Spark1.5.2写kafka数据到Elasticsearch入坑总结

概述:总结一下Spark1.5.2+Kafka 0.8+中使用Direct Approach(直接获取的方式)消费Kafka数据开发过程中遇到的各种问题和经验.

整合Spring

Spark开发中引入Spring可以方便的管理配置信息，数据源等,借助于Scala的单例特性可以创建一个独立的加载Spring IOC容器的工具类,剩下的事情就好办了,在配置文件中完成就可以了,并没有尝试去使用注解,当然也觉得没有必要这里用Spring仅仅是想使用Spring进行一系列的配置文件的管理,和特殊Bean的配置.

object SpringUtil {
  val context=new ClassPathXmlApplicationContext("spring.xml")
}

整合Elasticsearch

经验看来在Spark中使用Elasticsearch for Apache Hadoop 模块提供的Spark RDD写入Elasticsearch 的性能并不比直接使用Elasticsearch 的Bulk Api更快,在实时流量大的场景下直接使用Elasticsearch Bulk Api 写入效率更高,是时候发挥Spring的作用了

object ElasticsearchUtil {

  val log = LogFactory.getLog(ElasticsearchUtil.getClass);
  val config = SpringUtil.context.getBean(classOf[Config])
  val settings = Settings.builder().put("cluster.name", config.getEsCluster)
  val client = TransportClient.builder().settings(settings).build()

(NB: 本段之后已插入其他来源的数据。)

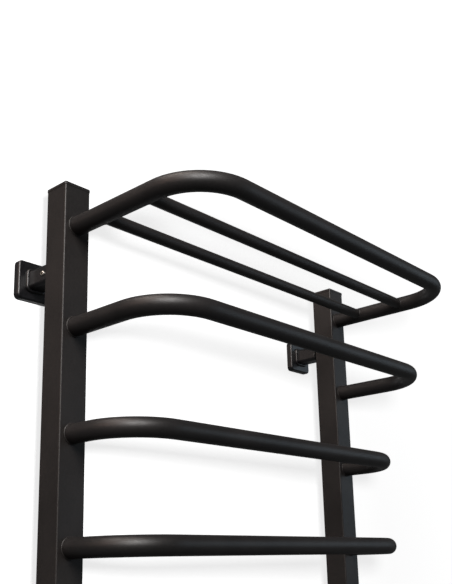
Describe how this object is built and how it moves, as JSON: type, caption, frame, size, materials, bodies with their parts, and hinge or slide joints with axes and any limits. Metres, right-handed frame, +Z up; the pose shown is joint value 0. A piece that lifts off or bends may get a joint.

  for (node <- config.getEsNodes.split(",")) {
    val iport = node.split(":")
    if (iport.length == 1) {
      client.addTransportAddress(new InetSocketTransportAddress(InetAddress.getByName(iport(0)), 9300))
    } else if (iport.length == 2) {
      client.addTransportAddress(new InetSocketTransportAddress(InetAddress.getByName(iport(0)), iport(1).toInt))
    } else {
      log.warn("非法的 node配置:" + node + "!!")
    }
  }

  val bulkProcessor = BulkProcessor.builder(client, new BluBulkProcessorListener())
    //设置每Bulk的操作数量,满了就执行刷新操作
    .setBulkActions(config.getBulkActions)
    //设置Bulk到多大的时候执行一次刷新
    .setBulkSize(new ByteSizeValue(config.getBulkSize))
    //多久执行一次刷新操作
    .setFlushInterval(TimeValue.timeValueMillis(config.getBulkFlushInterval))
    .setConcurrentRequests(config.getBulkConcurrentRequest)
    //设置运行策略尝试三次间隔1秒
    .setBackoffPolicy(BackoffPolicy.constantBackoff(TimeValue.timeValueSeconds(1), 3))
    .setName("bulkinstall")
    .build()
}

整合Kafka

这里使用Spark Kafka 模块提供的直接访问Kafka分区数据的方式来获取RDD数据,如果需要记录消费的状态则需要手动维护偏移量.这里做一个简单的封装,代码复用了Spark Streaming Kafka模块的KafkaCluster API并少有改动,封装了KafkaUtils，以对外提供是否允许消费历史数据的语意,同时实现了auto.offset.reset 语意.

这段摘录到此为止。